Compute term frequency diff

aczapszys · August 1, 2019, 5:18pm

I have an use case where I am comparing input titles to a corpus of titles to determine whether I have seen this title before. Using the default scoring match on the title field works great for ranking, but I also want to extract a comparison of the input title and the suggested title.
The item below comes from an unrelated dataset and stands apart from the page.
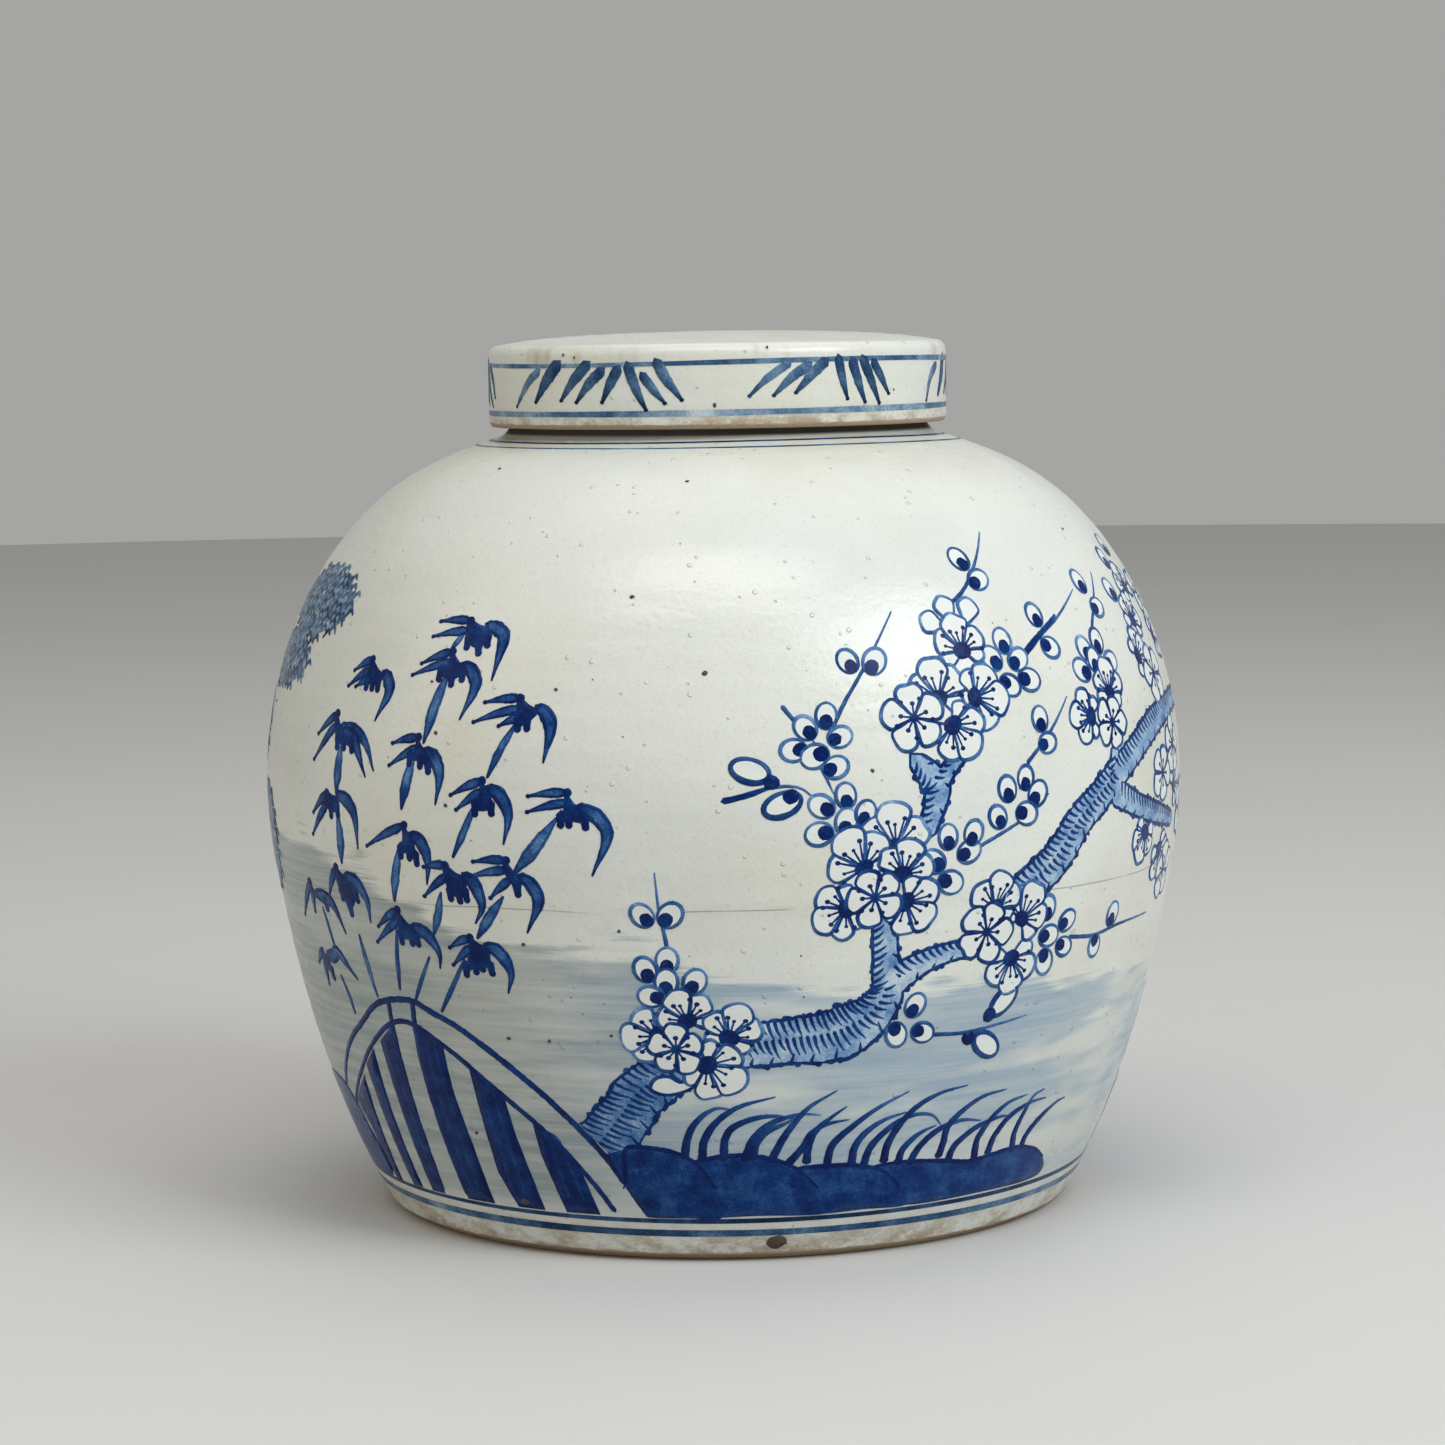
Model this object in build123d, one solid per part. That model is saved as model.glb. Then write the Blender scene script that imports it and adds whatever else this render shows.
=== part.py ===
"""Lidded ginger jar in glazed stoneware: a thrown, round-bellied jar and a loose cap lid.

Millimetres, +Z up. The origin is the centre of the foot ring, on the surface the jar stands on.
Both pieces are turned about the Z axis, and each is one closed solid in its own node.
"""
import os

from build123d import *

# --- Driving dimensions of the jar ---------------------------------------------------
BELLY_RADIUS = 140.0       # widest point of the jar
BELLY_HEIGHT = 131.0       # height of the widest point
FOOT_EDGE_RADIUS = 105.6   # lower edge of the glazed wall
FOOT_EDGE_HEIGHT = 2.6
NECK_RADIUS = 63.0         # outside of the upright neck
NECK_ROOT_HEIGHT = 234.8   # where the shoulder meets the neck
RIM_HEIGHT = 257.0         # top of the neck, which carries the lid
MOUTH_RADIUS = 57.0        # inside of the neck
WALL = 6.2                 # thickness of the belly wall
FLOOR_HEIGHT = 12.5        # inside bottom of the jar

# --- Foot ring -----------------------------------------------------------------------
RING_OUTER_RADIUS = 102.0
RING_INNER_RADIUS = 89.5
RING_TOP_OUTER_RADIUS = 103.0
RING_SIDE_HEIGHT = 1.6     # unglazed side of the ring, under the glazed edge
BASE_RECESS = 5.0          # depth of the turned base inside the ring
RECESS_SLOPE = 3.0         # how far the ring's inner side leans in

# --- Driving dimensions of the lid ---------------------------------------------------
LID_RADIUS = 70.0
LID_SKIRT_BOTTOM = 236.8   # stands just clear of the shoulder
LID_EDGE_HEIGHT = 261.5    # where the side turns into the top
LID_TOP_HEIGHT = 265.0     # crown of the slightly domed top
LID_SKIRT_WALL = 4.2
LID_CORNER = 3.2           # rounding between side and top
LID_LIP = 1.4              # rounding of the skirt's lower edge
LID_CEILING_FILLET = 2.0

# --- Small edges ---------------------------------------------------------------------
RIM_ROUNDING = 1.6

OUTER_STATIONS = [         # (radius, height) up the glazed wall, foot to neck
    (FOOT_EDGE_RADIUS, FOOT_EDGE_HEIGHT),
    (114.2, 20.0),
    (126.0, 52.0),
    (135.6, 92.0),
    (BELLY_RADIUS, BELLY_HEIGHT),
    (134.6, 166.0),
    (120.2, 197.0),
    (98.0, 220.0),
    (79.0, 229.6),
    (NECK_RADIUS, NECK_ROOT_HEIGHT),
]
OUTER_START = (0.55, 1.0)  # direction of the wall as it leaves the foot
OUTER_END = (-1.0, 0.27)   # direction of the shoulder as it reaches the neck


def inner_stations():
    """The inside of the wall: the outer stations moved in by about one wall thickness."""
    return [
        (0.0, FLOOR_HEIGHT),
        (60.0, FLOOR_HEIGHT + 0.8),
        (96.0, FLOOR_HEIGHT + 7.0),
        (113.5, 38.0),
        (127.2, 86.0),
        (BELLY_RADIUS - WALL, BELLY_HEIGHT),
        (128.8, 164.0),
        (115.0, 194.5),
        (93.0, 215.6),
        (MOUTH_RADIUS, NECK_ROOT_HEIGHT - WALL),
    ]


def revolve_outline(edges):
    """One closed solid from the edges of a half outline that touches the Z axis."""
    outline = make_face(Plane.XZ * Wire(edges))
    return revolve(outline, Axis.Z, 360)


def arc_corner(start, corner, end):
    """A quarter-round edge from start to end that bulges towards corner."""
    middle = tuple(0.2929 * (start[k] + end[k]) + 0.4142 * corner[k] for k in (0, 1))
    return ThreePointArc(start, middle, end)


def jar_body():
    foot_edge = OUTER_STATIONS[0]
    wall = Spline(*OUTER_STATIONS, tangents=[OUTER_START, OUTER_END])
    inside = Spline(*inner_stations(), tangents=[(1, 0), (-1.0, 0.42)])

    neck_foot = (NECK_RADIUS, NECK_ROOT_HEIGHT)
    rim_outer = (NECK_RADIUS, RIM_HEIGHT - RIM_ROUNDING)
    rim_outer_top = (NECK_RADIUS - RIM_ROUNDING, RIM_HEIGHT)
    rim_inner_top = (MOUTH_RADIUS + RIM_ROUNDING, RIM_HEIGHT)
    rim_inner = (MOUTH_RADIUS, RIM_HEIGHT - RIM_ROUNDING)
    neck_inside_foot = (MOUTH_RADIUS, NECK_ROOT_HEIGHT - WALL)

    ring_side = (RING_TOP_OUTER_RADIUS, RING_SIDE_HEIGHT)
    ring_outer = (RING_OUTER_RADIUS, 0.0)
    ring_inner = (RING_INNER_RADIUS, 0.0)
    recess = (RING_INNER_RADIUS - RECESS_SLOPE, BASE_RECESS)
    base_centre = (0.0, BASE_RECESS)

    return revolve_outline([
        wall,
        Line(neck_foot, rim_outer),
        arc_corner(rim_outer, (NECK_RADIUS, RIM_HEIGHT), rim_outer_top),
        Line(rim_outer_top, rim_inner_top),
        arc_corner(rim_inner_top, (MOUTH_RADIUS, RIM_HEIGHT), rim_inner),
        Line(rim_inner, neck_inside_foot),
        inside,
        Line((0.0, FLOOR_HEIGHT), base_centre),
        Line(base_centre, recess),
        Line(recess, ring_inner),
        Line(ring_inner, ring_outer),
        Line(ring_outer, ring_side),
        Line(ring_side, foot_edge),
    ])


def lid():
    inner_radius = LID_RADIUS - LID_SKIRT_WALL
    bottom = LID_SKIRT_BOTTOM
    crown = (0.0, LID_TOP_HEIGHT)
    shoulder_top = (LID_RADIUS - LID_CORNER, LID_EDGE_HEIGHT)
    side_top = (LID_RADIUS, LID_EDGE_HEIGHT - LID_CORNER)
    side_bottom = (LID_RADIUS, bottom + LID_LIP)
    lip_outer = (LID_RADIUS - LID_LIP, bottom)
    lip_inner = (inner_radius + LID_LIP, bottom)
    skirt_bottom = (inner_radius, bottom + LID_LIP)
    skirt_top = (inner_radius, RIM_HEIGHT - LID_CEILING_FILLET)
    ceiling_edge = (inner_radius - LID_CEILING_FILLET, RIM_HEIGHT)
    ceiling_centre = (0.0, RIM_HEIGHT)
    dome = Spline(crown, shoulder_top, tangents=[(1, 0), (1.0, -0.16)])

    return revolve_outline([
        dome,
        arc_corner(shoulder_top, (LID_RADIUS, LID_EDGE_HEIGHT), side_top),
        Line(side_top, side_bottom),
        arc_corner(side_bottom, (LID_RADIUS, bottom), lip_outer),
        Line(lip_outer, lip_inner),
        arc_corner(lip_inner, (inner_radius, bottom), skirt_bottom),
        Line(skirt_bottom, skirt_top),
        arc_corner(skirt_top, (inner_radius, RIM_HEIGHT), ceiling_edge),
        Line(ceiling_edge, ceiling_centre),
        Line(ceiling_centre, crown),
    ])


os.makedirs("parts", exist_ok=True)
for node, solid in (("jar_body", jar_body()), ("lid", lid())):
    solid.label = node
    export_step(solid, f"parts/{node}.step")
    print(node, "volume", round(solid.volume / 1000.0), "cm3", "size", solid.bounding_box().size)
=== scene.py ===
"""Lidded ginger jar: thrown stoneware under a grey-white glaze, painted in cobalt blue.

Lengths are millimetres unless a name ends in _M, and every mesh is written in metres. A place on the
jar is (azimuth, height): degrees from the painted front (-Y) towards +X, and millimetres above the
surface it stands on. The painting is built as thin shells that follow the glazed wall, one mesh for
each motif, with the strength of the cobalt stored on its corners.
"""
import math
import random

import bpy
import numpy as np
from mathutils import Euler, Matrix, Vector
from mathutils.geometry import delaunay_2d_cdt


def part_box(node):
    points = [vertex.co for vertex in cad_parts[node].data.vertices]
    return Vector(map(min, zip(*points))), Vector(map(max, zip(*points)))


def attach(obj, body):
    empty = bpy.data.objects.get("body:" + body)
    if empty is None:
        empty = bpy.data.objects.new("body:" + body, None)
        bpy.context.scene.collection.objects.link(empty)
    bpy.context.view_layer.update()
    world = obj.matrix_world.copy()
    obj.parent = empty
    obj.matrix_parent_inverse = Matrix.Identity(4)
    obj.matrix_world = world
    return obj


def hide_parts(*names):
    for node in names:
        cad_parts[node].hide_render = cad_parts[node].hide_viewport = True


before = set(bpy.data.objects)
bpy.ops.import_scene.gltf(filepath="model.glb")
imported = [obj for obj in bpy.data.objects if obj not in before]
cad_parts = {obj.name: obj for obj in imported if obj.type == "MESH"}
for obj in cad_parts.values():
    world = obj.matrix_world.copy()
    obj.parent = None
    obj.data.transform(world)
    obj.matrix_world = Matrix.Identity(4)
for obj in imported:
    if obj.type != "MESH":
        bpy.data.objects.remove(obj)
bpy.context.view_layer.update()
MM = 0.001
_, BODY_HIGH = (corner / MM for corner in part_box("jar_body"))
LID_LOW, LID_HIGH = (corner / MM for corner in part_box("lid"))

# --- The jar's outline, as in the CAD ---------------------------------------------------
BELLY_RADIUS = BODY_HIGH.x
BELLY_HEIGHT = 131.0
RIM_HEIGHT = BODY_HIGH.z
WALL = 6.2
NECK_RADIUS = 63.0
MOUTH_RADIUS = 57.0
WALL_STATIONS = [(105.6, 2.6), (114.2, 20.0), (126.0, 52.0), (135.6, 92.0), (BELLY_RADIUS, BELLY_HEIGHT),
                 (134.6, 166.0), (120.2, 197.0), (98.0, 220.0), (79.0, 229.6), (NECK_RADIUS, 234.8)]
INNER_STATIONS = [(MOUTH_RADIUS, 228.6), (93.0, 215.6), (115.0, 194.5), (128.8, 164.0),
                  (BELLY_RADIUS - WALL, BELLY_HEIGHT), (127.2, 86.0), (113.5, 38.0), (96.0, 19.5),
                  (60.0, 13.3), (0.0, 12.5)]
NECK_FOOT = 234.8
RIM_ROUNDING = 1.6
RING_INNER, RING_OUTER, RECESS = 89.5, 102.0, 5.0
GLAZE_START = 2.3          # the height up to which the foot is wiped clean of glaze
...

My thinking is that I can add a script_fields to compute a TF difference as follows, but I'm in the weeds on this one. I'm not sure how to start. Can I script this as a field?

Pseudo-code:
get terms from corpus title "corpus_terms"
get terms from input title "input_terms"

let all_terms = union(corpus_terms , input_terms)
let total = 0
let total_pcts = 0
for term in all_terms:
    let weight = 0.0
    if term in input_terms:
        if term in corpus_terms:
            weight = 1.0
        else:
            weight = 0.0
    else:
        # Slight penalty for terms in corpus title not appearing in input_terms
        weight = -0.001

    let pct_of_titles_with_term = index[term].doc_count() / index.doc_count()
    total_pcts += pct_of_titles_with_term
    total += (pct_of_titles_with_term * weight)

let difference_from_0_to_1 = total / total_pcts
return difference_from_0_to_1

system · August 29, 2019, 5:19pm

This topic was automatically closed 28 days after the last reply. New replies are no longer allowed.